Bridget Anne Kelly, a former Christie aide, and Bill Baroni, the former deputy executive director of the Port Authority of New York and New Jersey, which controls the George Washington Bridge, were found guilty in 2016 after a jury determined that they had shut down two of three lanes leading to the bridge, resulting in a monumental traffic jam in Fort Lee, New Jersey.

Prosecutors said Kelly and Baroni ordered the shutdown to punish the mayor of Fort Lee after he refused to support Christie's re-election campaign.

In a unanimous opinion by Justice Elana Kagan, a New York City native, the court said federal prosecutors wrongly charged the two officials with violating laws that target fraudulent schemes for obtaining property. Realigning the bridge traffic was an exercise of regulatory power, not an attempt to get money or property, the court said.

The brief Supreme Court opinion was a complete rejection of the prosecution's theory of the case. No doubt the two officials acted wrongly, it said, and the jury heard evidence of "deception, corruption, abuse of power. But federal fraud statutes do not criminalize all such conduct." It's a crime only if the object of their dishonesty was to obtain government money or property.

Federal prosecutors cannot use the property fraud laws to set standards for official conduct, the court said. If they could, "every lie a state or local official tells in making such a decision" would be a federal crime. The Justice Department cannot use criminal law "to enforce its view of integrity in broad swatches of state and local policymaking."

The Supreme Court’s decision Thursday did not come as a surprise. When the case was argued in January, several justices appeared to be skeptical of the prosecution's theory that the two had committed fraud by lying about their reason for closing the bridge. Kelly and Baroni had said they needed to conduct a study of traffic patterns, but the jury found that the real reason was to punish the mayor of Fort Lee.

The justices also seemed concerned that if the court upheld the convictions, it would open the door to charging any public official with fraud by asserting that he or she lied in claiming to act in the public interest. That might include a city official who orders potholes repaired to reward the mayor's political base while justifying it on policy grounds.

Kelly and Baroni had been sentenced to prison. Kelly was to report in the summer but has been allowed to remain free while the case was on appeal. Baroni began serving his sentence in April but was released on bond when the Supreme Court agreed to hear the case.

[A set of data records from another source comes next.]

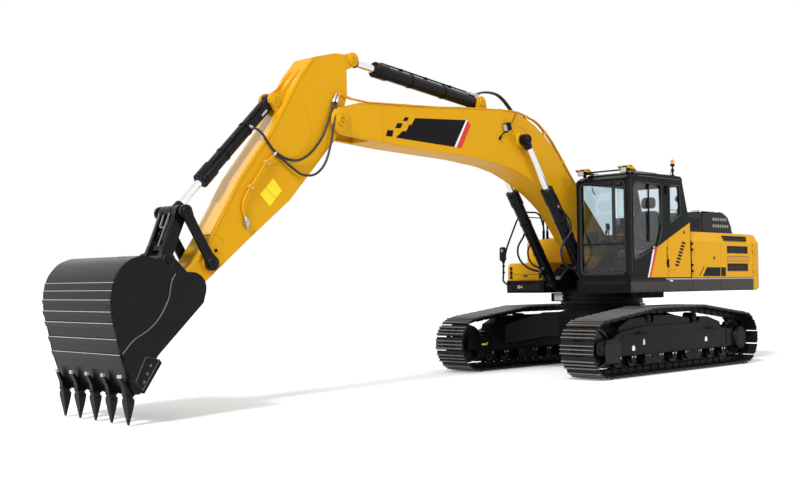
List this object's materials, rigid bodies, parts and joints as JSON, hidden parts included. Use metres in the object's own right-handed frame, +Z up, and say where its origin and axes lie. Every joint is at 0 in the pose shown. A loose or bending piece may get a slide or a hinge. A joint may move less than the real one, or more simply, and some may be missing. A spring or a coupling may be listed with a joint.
{
  "type": "crawler excavator",
  "caption": "Crawler excavator on tracks, with a slewing cab and engine house, a boom, an arm and a toothed bucket moved by cylinders.",
  "frame": {"origin": "middle of the object's box on the ground it stands on", "axes": "+X forward, along the boom from the counterweight to the bucket; +Y to the cab side; +Z up"},
  "size_m": [13.28, 3.19, 4.616],
  "materials": {
    "yellow_paint": "gloss",
    "black_paint": "satin",
    "track_steel": "satin",
    "rod_chrome": "polished",
    "cast_weight": "satin",
    "dark_plastic": "matte",
    "engine_grey": "matte"
  },
  "bodies": {
    "undercarriage": {"car_body": "black_paint", "track_left": "track_steel", "track_right": "track_steel", "track_frame_left": "black_paint", "track_frame_right": "black_paint", "idler_left": "black_paint", "idler_right": "black_paint", "final_drive_left": "black_paint", "final_drive_right": "black_paint", "rollers_left": "black_paint", "rollers_right": "black_paint"},
    "upper": {"slewing_ring": "black_paint", "platform": "black_paint", "counterweight": "cast_weight", "bulkhead": "black_paint", "bay_cover": "yellow_paint", "intake_box": "dark_plastic", "engine": "engine_grey", "fuel_tank": "yellow_paint", "hydraulic_tank": "yellow_paint", "tool_box": "yellow_paint", "cab_floor": "black_paint", "cab_front": "black_paint", "cab_rear": "black_paint", "cab_right": "black_paint", "cab_quarter": "black_paint", "cab_roof": "black_paint", "seat": "dark_plastic", "console_left": "dark_plastic", "console_right": "dark_plastic", "handrail": "black_paint"},
    "cab_door": {"cab_door": "black_paint"},
    "left_front_door": {"side_door_left_front": "yellow_paint"},
    "left_rear_door": {"side_door_left_rear": "yellow_paint"},
    "right_door": {"side_door_right": "yellow_paint"},
    "hood": {"hood": "dark_plastic"},
    "boom": {"boom": "yellow_paint"},
    "arm": {"arm": "yellow_paint"},
    "bucket": {"bucket": "black_paint"},
    "levers": {"lever_left": "black_paint", "lever_right": "black_paint"},
    "link": {"bucket_link": "black_paint"},
    "boom_barrels": {"boom_cylinder_left_barrel": "black_paint", "boom_cylinder_right_barrel": "black_paint"},
    "boom_rods": {"boom_cylinder_left_rod": "rod_chrome", "boom_cylinder_right_rod": "rod_chrome"},
    "arm_barrel": {"arm_cylinder_barrel": "black_paint"},
    "arm_rod": {"arm_cylinder_rod": "rod_chrome"},
    "bucket_barrel": {"bucket_cylinder_barrel": "black_paint"},
    "bucket_rod": {"bucket_cylinder_rod": "rod_chrome"}
  },
  "joints": [
    {"name": "slew", "type": "hinge", "parent": "undercarriage", "child": "upper", "pos_m": [-3.195, 0, 1.19], "axis": [0, 0, 1], "continuous": true},
    {"name": "boom_lift", "type": "hinge", "parent": "upper", "child": "boom", "pos_m": [-3.135, 0, 1.87], "axis": [0, -1, 0], "range_deg": [-50, 42]},
    {"name": "arm_swing", "type": "hinge", "parent": "boom", "child": "arm", "pos_m": [2.989, 0, 3.642], "axis": [0, 1, 0], "range_deg": [-17, 95]},
    {"name": "bucket_curl", "type": "hinge", "parent": "arm", "child": "bucket", "pos_m": [5.357, 0, 1.465], "axis": [0, 1, 0], "range_deg": [-38, 126]},
    {"name": "boom_cylinder_turn", "type": "hinge", "parent": "upper", "child": "boom_barrels", "pos_m": [-2.295, 0, 1.42], "axis": [0, -1, 0], "range_deg": [-53.9, 45.27]},
    {"name": "boom_rod_slide", "type": "slide", "parent": "boom_barrels", "child": "boom_rods", "axis": [0.5685, 0, 0.8227], "range_m": [-0.7122, 0.5982]},
    {"name": "arm_cylinder_turn", "type": "hinge", "parent": "boom", "child": "arm_barrel", "pos_m": [0.008, 0, 4.226], "axis": [0, 1, 0], "range_deg": [-1.7, 9.49]},
    {"name": "arm_rod_slide", "type": "slide", "parent": "arm_barrel", "child": "arm_rod", "axis": [0.9938, 0, 0.1111], "range_m": [-0.2348, 1.3123]},
    {"name": "bucket_cylinder_turn", "type": "hinge", "parent": "arm", "child": "bucket_barrel", "pos_m": [3.971, 0, 3.829], "axis": [0, 1, 0], "range_deg": [-0.82, 2.7]},
    {"name": "bucket_rod_slide", "type": "slide", "parent": "bucket_barrel", "child": "bucket_rod", "axis": [0.6937, 0, -0.7203], "range_m": [-0.2411, 0.7994]},
    {"name": "lever_turn", "type": "hinge", "parent": "arm", "child": "levers", "pos_m": [5.045, 0, 1.744], "axis": [0, 1, 0], "range_deg": [-22.52, 74.69]},
    {"name": "link_turn", "type": "hinge", "parent": "bucket", "child": "link", "pos_m": [5.635, 0, 1.765], "axis": [0, -1, 0], "range_deg": [-26.26, 87.06]},
    {"name": "cab_door_hinge", "type": "hinge", "parent": "upper", "child": "cab_door", "pos_m": [-2.9425, 1.496, 2.3], "axis": [0, 0, 1], "range_deg": [0, 175]},
    {"name": "left_front_door_hinge", "type": "hinge", "parent": "upper", "child": "left_front_door", "pos_m": [-3.7, 1.496, 1.9], "axis": [0, 0, 1], "range_deg": [-90, 0]},
    {"name": "left_rear_door_hinge", "type": "hinge", "parent": "upper", "child": "left_rear_door", "pos_m": [-5.801, 1.496, 1.9], "axis": [0, 0, -1], "range_deg": [-90, 0]},
    {"name": "right_door_hinge", "type": "hinge", "parent": "upper", "child": "right_door", "pos_m": [-5.801, -1.496, 1.9], "axis": [0, 0, -1], "range_deg": [0, 90]},
    {"name": "hood_hinge", "type": "hinge", "parent": "upper", "child": "hood", "pos_m": [-5.687, 0.225, 2.311], "axis": [0, -1, 0], "range_deg": [0, 70]}
  ],
  "couplings": [
    {"joint": "boom_cylinder_turn", "follows": "boom_lift", "ratio": 1.0568},
    {"joint": "boom_rod_slide", "follows": "boom_lift", "m_per_rad": 0.808},
    {"joint": "arm_cylinder_turn", "follows": "arm_swing", "ratio": 0.0908},
    {"joint": "arm_rod_slide", "follows": "arm_swing", "m_per_rad": 0.7836},
    {"joint": "bucket_cylinder_turn", "follows": "bucket_curl", "ratio": 0.0195},
    {"joint": "bucket_rod_slide", "follows": "bucket_curl", "m_per_rad": 0.3599},
    {"joint": "lever_turn", "follows": "bucket_curl", "ratio": 0.5811},
    {"joint": "link_turn", "follows": "bucket_curl", "ratio": 0.6774}
  ]
}
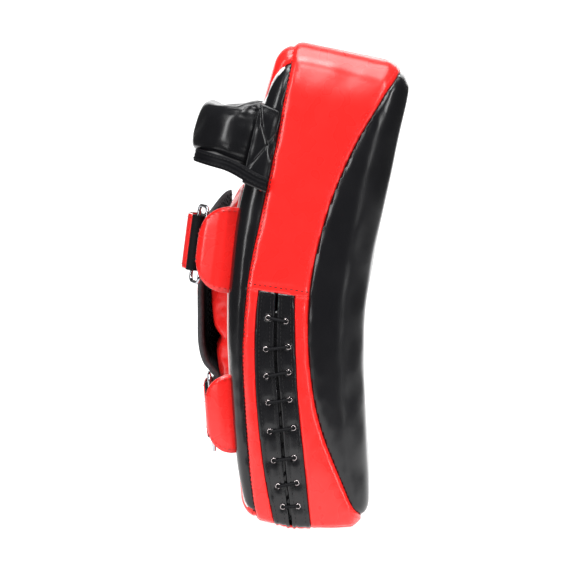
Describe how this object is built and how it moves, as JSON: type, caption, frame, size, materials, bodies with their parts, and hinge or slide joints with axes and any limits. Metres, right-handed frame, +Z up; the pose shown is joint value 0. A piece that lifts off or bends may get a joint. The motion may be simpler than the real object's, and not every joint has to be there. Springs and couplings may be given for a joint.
{
  "type": "kick pad",
  "caption": "Curved rectangular striking pad standing on end, with a laced side, a stuffed carry grip and a two-strap forearm cuff with metal rings on its back.",
  "frame": {"origin": "centre of the pad's bounding box on the plane it stands on", "axes": "+Z up along the pad from its flat end, striking face towards -Y, grip and forearm cuff towards +Y, laced side towards -X"},
  "size_m": [0.2055, 0.1859, 0.3976],
  "materials": {
    "black_leather": "glossy",
    "red_leather": "glossy",
    "black_mesh": "matte",
    "black_webbing": "matte",
    "foam": "matte",
    "chrome_wire": "polished",
    "nickel_eyelet": "polished",
    "lace_cord": "matte",
    "white_piping": "matte"
  },
  "bodies": {
    "pad": {"back_center_panel": "red_leather", "back_strip_far": "black_leather", "back_strip_near": "black_leather", "bottom_cap": "red_leather", "cuff_mesh_lining": "black_mesh", "cuff_outer": "red_leather", "eyelets_front": "nickel_eyelet", "eyelets_rear": "nickel_eyelet", "foam_firm_layer": "foam", "foam_middle_layer": "foam", "foam_strike_layer": "foam", "forearm_cushion": "red_leather", "front_cover": "black_leather", "gusset_front_near": "red_leather", "gusset_lower_far": "red_leather", "gusset_rear_near": "red_leather", "gusset_upper": "red_leather", "handle_binding": "black_webbing", "handle_core": "foam", "handle_cover": "black_leather", "handle_flap_far": "black_leather", "handle_flap_near": "black_leather", "lace": "lace_cord", "lace_facing_front": "black_leather", "lace_facing_rear": "black_leather", "lace_tongue": "black_leather", "lower_loop_patch": "black_webbing", "lower_strap": "black_webbing", "lower_tab": "red_leather", "piping_far": "white_piping", "piping_near": "white_piping", "upper_loop_patch": "black_webbing", "upper_strap": "black_webbing", "upper_tab": "red_leather"},
    "upper_ring": {"upper_ring": "chrome_wire"},
    "lower_ring": {"lower_ring": "chrome_wire"},
    "upper_tongue": {"upper_strap_tail": "black_webbing", "upper_hook_patch": "black_webbing", "upper_tongue": "red_leather"},
    "lower_tongue": {"lower_strap_tail": "black_webbing", "lower_hook_patch": "black_webbing", "lower_tongue": "red_leather"}
  },
  "joints": [
    {"name": "upper_ring_swivel", "type": "hinge", "parent": "pad", "child": "upper_ring", "pos_m": [-0.064, 0.0778, 0.23099], "axis": [0, -0.1305, 0.9914], "range_deg": [-4.5, 4.5]},
    {"name": "upper_tongue_peel", "type": "hinge", "parent": "pad", "child": "upper_tongue", "pos_m": [-0.04565, 0.0903, 0.23263], "axis": [0, -0.1305, 0.9914], "range_deg": [0, 140]},
    {"name": "lower_ring_swivel", "type": "hinge", "parent": "pad", "child": "lower_ring", "pos_m": [-0.064, 0.07106, 0.09206], "axis": [0, 0.0663, 0.9978], "range_deg": [-2.3, 2.3]},
    {"name": "lower_tongue_peel", "type": "hinge", "parent": "pad", "child": "lower_tongue", "pos_m": [-0.04413, 0.07655, 0.0917], "axis": [0, 0.0663, 0.9978], "range_deg": [0, 140]}
  ]
}
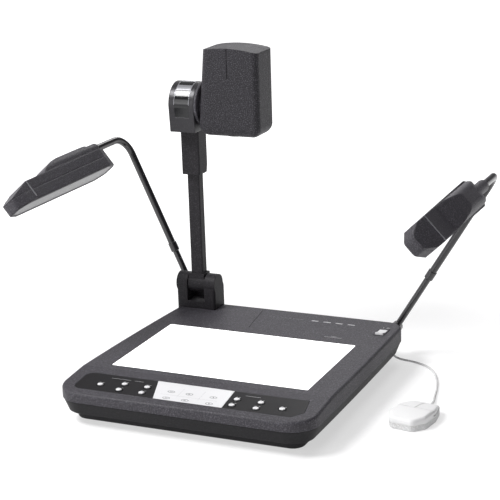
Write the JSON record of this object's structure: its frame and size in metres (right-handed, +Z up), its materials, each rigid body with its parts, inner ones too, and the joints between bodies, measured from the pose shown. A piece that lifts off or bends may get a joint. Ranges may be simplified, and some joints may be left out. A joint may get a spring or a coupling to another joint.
{
  "type": "document camera",
  "caption": "Flat base with a lit stage, a folding column with a camera head, bent-arm side lamps and a small mouse on a cord.",
  "frame": {"origin": "on the table under the middle of the lit stage, at the underside of the centre foot", "axes": "+X to the right of the user, +Y away from the user towards the column and lamp pivots, +Z up"},
  "size_m": [0.6611, 0.4782, 0.4721],
  "materials": {
    "case_charcoal": "fine moulded texture, satin",
    "case_lower_charcoal": "fine moulded texture, satin",
    "lamp_charcoal": "fine moulded texture",
    "arm_black": "satin black paint",
    "diffuser_grey": "prismatic diffuser",
    "opal_white": "opal sheet",
    "tray_white": "white reflector",
    "inlay_black": "smooth printed inlay",
    "key_white": "light key plastic",
    "steel": "plated steel",
    "rubber_black": "rubber",
    "board_green": "circuit board",
    "panel_black": "black plastic",
    "bearing_nylon": "nylon",
    "block_silver": "silver grey paint",
    "band_gloss": "gloss black",
    "lens_glass": "coated lens",
    "mouse_ivory": "light moulded plastic",
    "cord_grey": "grey cable jacket"
  },
  "bodies": {
    "base": {"upper_case": "case_charcoal", "lower_case": "case_lower_charcoal", "case_screws": "steel", "rubber_feet": "rubber_black", "stage_panel": "opal_white", "light_tray": "tray_white", "stage_tubes": "tray_white", "control_inlay": "inlay_black", "membrane_panel": "key_white", "key_board": "board_green", "rocker_bezel": "case_charcoal", "main_board": "board_green", "power_supply": "steel", "rear_panel": "panel_black", "mains_inlet": "panel_black", "column_hub": "case_charcoal", "hinge_pin": "steel", "lamp_brackets": "arm_black", "mouse_bottom": "mouse_ivory", "mouse_top": "mouse_ivory", "mouse_plug": "panel_black", "mouse_cord": "cord_grey"},
    "column": {"column_post": "case_charcoal"},
    "sleeve": {"column_sleeve": "case_charcoal", "glide_liner": "bearing_nylon", "tilt_block": "block_silver", "block_band": "band_gloss", "tilt_bearings": "bearing_nylon"},
    "head": {"tilt_shaft": "steel", "tilt_ring": "case_charcoal", "head_front_shell": "case_charcoal", "head_rear_shell": "case_charcoal", "lens_barrel": "panel_black", "lens_glass": "lens_glass", "camera_board": "board_green"},
    "power_rocker": {"power_rocker": "key_white"},
    "mouse_key_left": {"mouse_key_left": "mouse_ivory"},
    "mouse_key_right": {"mouse_key_right": "mouse_ivory"},
    "lamp_left_lower_arm": {"lamp_left_lower_arm": "arm_black"},
    "lamp_left_upper_arm": {"lamp_left_upper_arm": "arm_black"},
    "lamp_left_head": {"lamp_left_upper_shell": "lamp_charcoal", "lamp_left_lower_shell": "lamp_charcoal", "lamp_left_diffuser": "diffuser_grey", "lamp_left_tube": "tray_white"},
    "lamp_right_lower_arm": {"lamp_right_lower_arm": "arm_black"},
    "lamp_right_upper_arm": {"lamp_right_upper_arm": "arm_black"},
    "lamp_right_head": {"lamp_right_upper_shell": "lamp_charcoal", "lamp_right_lower_shell": "lamp_charcoal", "lamp_right_diffuser": "diffuser_grey", "lamp_right_tube": "tray_white"},
    "button_1_rear": {"button_1_rear": "key_white"},
    "button_1_front": {"button_1_front": "key_white"},
    "button_2_rear": {"button_2_rear": "key_white"},
    "button_2_front": {"button_2_front": "key_white"},
    "button_3_rear": {"button_3_rear": "key_white"},
    "button_3_front": {"button_3_front": "key_white"},
    "button_4_rear": {"button_4_rear": "key_white"},
    "button_4_front": {"button_4_front": "key_white"},
    "button_left_end": {"button_left_end": "key_white"},
    "button_right_end": {"button_right_end": "key_white"}
  },
  "joints": [
    {"name": "column_fold", "type": "hinge", "parent": "base", "child": "column", "pos_m": [-0.1455, 0.19, 0.096], "axis": [1, 0, 0], "range_deg": [0, 90]},
    {"name": "sleeve_height", "type": "slide", "parent": "column", "child": "sleeve", "axis": [0, 0, 1], "range_m": [-0.045, 0]},
    {"name": "head_tilt", "type": "hinge", "parent": "sleeve", "child": "head", "pos_m": [-0.12, 0.19, 0.382], "axis": [1, 0, 0], "range_deg": [-95, 0]},
    {"name": "lamp_left_swing", "type": "hinge", "parent": "base", "child": "lamp_left_lower_arm", "pos_m": [-0.162, 0.222, 0.046], "axis": [0, 1, 0], "range_deg": [-25, 8]},
    {"name": "lamp_left_swivel", "type": "hinge", "parent": "lamp_left_lower_arm", "child": "lamp_left_upper_arm", "pos_m": [-0.2015, 0.222, 0.1335], "axis": [-0.4115, 0, 0.9114], "range_deg": [-20, 20]},
    {"name": "lamp_left_tilt", "type": "hinge", "parent": "lamp_left_upper_arm", "child": "lamp_left_head", "pos_m": [-0.29121, 0.14045, 0.31134], "axis": [-0.0953, -0.9945, -0.043], "range_deg": [-50, 30]},
    {"name": "lamp_right_swing", "type": "hinge", "parent": "base", "child": "lamp_right_lower_arm", "pos_m": [0.168, 0.222, 0.046], "axis": [0, -1, 0], "range_deg": [-25, 8]},
    {"name": "lamp_right_swivel", "type": "hinge", "parent": "lamp_right_lower_arm", "child": "lamp_right_upper_arm", "pos_m": [0.2183, 0.222, 0.12777], "axis": [-0.524, 0, -0.8517], "range_deg": [-20, 20]},
    {"name": "lamp_right_tilt", "type": "hinge", "parent": "lamp_right_upper_arm", "child": "lamp_right_head", "pos_m": [0.32319, 0.14, 0.29688], "axis": [-0.0074, 1, 0.0046], "range_deg": [-50, 30]},
    {"name": "power_rocker_rock", "type": "hinge", "parent": "base", "child": "power_rocker", "pos_m": [0.166, 0.159, 0.0538], "axis": [1, 0, 0], "range_deg": [0, 14]},
    {"name": "button_1_rear_press", "type": "slide", "parent": "base", "child": "button_1_rear", "axis": [0, 0.0924, -0.9957], "range_m": [0, 0.001], "stiffness_N_per_m": 300},
    {"name": "button_1_front_press", "type": "slide", "parent": "base", "child": "button_1_front", "axis": [0, 0.0924, -0.9957], "range_m": [0, 0.001], "stiffness_N_per_m": 300},
    {"name": "button_2_rear_press", "type": "slide", "parent": "base", "child": "button_2_rear", "axis": [0, 0.0924, -0.9957], "range_m": [0, 0.001], "stiffness_N_per_m": 300},
    {"name": "button_2_front_press", "type": "slide", "parent": "base", "child": "button_2_front", "axis": [0, 0.0924, -0.9957], "range_m": [0, 0.001], "stiffness_N_per_m": 300},
    {"name": "button_3_rear_press", "type": "slide", "parent": "base", "child": "button_3_rear", "axis": [0, 0.0924, -0.9957], "range_m": [0, 0.001], "stiffness_N_per_m": 300},
    {"name": "button_3_front_press", "type": "slide", "parent": "base", "child": "button_3_front", "axis": [0, 0.0924, -0.9957], "range_m": [0, 0.001], "stiffness_N_per_m": 300},
    {"name": "button_4_rear_press", "type": "slide", "parent": "base", "child": "button_4_rear", "axis": [0, 0.0924, -0.9957], "range_m": [0, 0.001], "stiffness_N_per_m": 300},
    {"name": "button_4_front_press", "type": "slide", "parent": "base", "child": "button_4_front", "axis": [0, 0.0924, -0.9957], "range_m": [0, 0.001], "stiffness_N_per_m": 300},
    {"name": "button_left_end_press", "type": "slide", "parent": "base", "child": "button_left_end", "axis": [0, 0.0924, -0.9957], "range_m": [0, 0.001], "stiffness_N_per_m": 300},
    {"name": "button_right_end_press", "type": "slide", "parent": "base", "child": "button_right_end", "axis": [0, 0.0924, -0.9957], "range_m": [0, 0.001], "stiffness_N_per_m": 300},
    {"name": "mouse_key_left_press", "type": "slide", "parent": "base", "child": "mouse_key_left", "axis": [0, 0, -1], "range_m": [0, 0.0008], "stiffness_N_per_m": 600},
    {"name": "mouse_key_right_press", "type": "slide", "parent": "base", "child": "mouse_key_right", "axis": [0, 0, -1], "range_m": [0, 0.0008], "stiffness_N_per_m": 600}
  ]
}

In a lengthy statement, Christie, a Republican whose reputation was tarnished by the scandal, lauded the decision and bashed the Justice Department for having pursued the charges in the first place.

"As many contended from the beginning, and as the Court confirmed today, no federal crimes were ever committed in this matter by anyone in my Administration," Christie said. "It is good for all involved that today justice has finally been done."

Christie, who attended the Supreme Court arguments in January, added that there would be "no words of apology that would be sufficient to right the wrongs."

President Donald Trump congratulated Christie in a tweet, and also accused Democrats of having been "caught doing very evil things."

"This was grave misconduct by the Obama Justice Department!" he tweeted.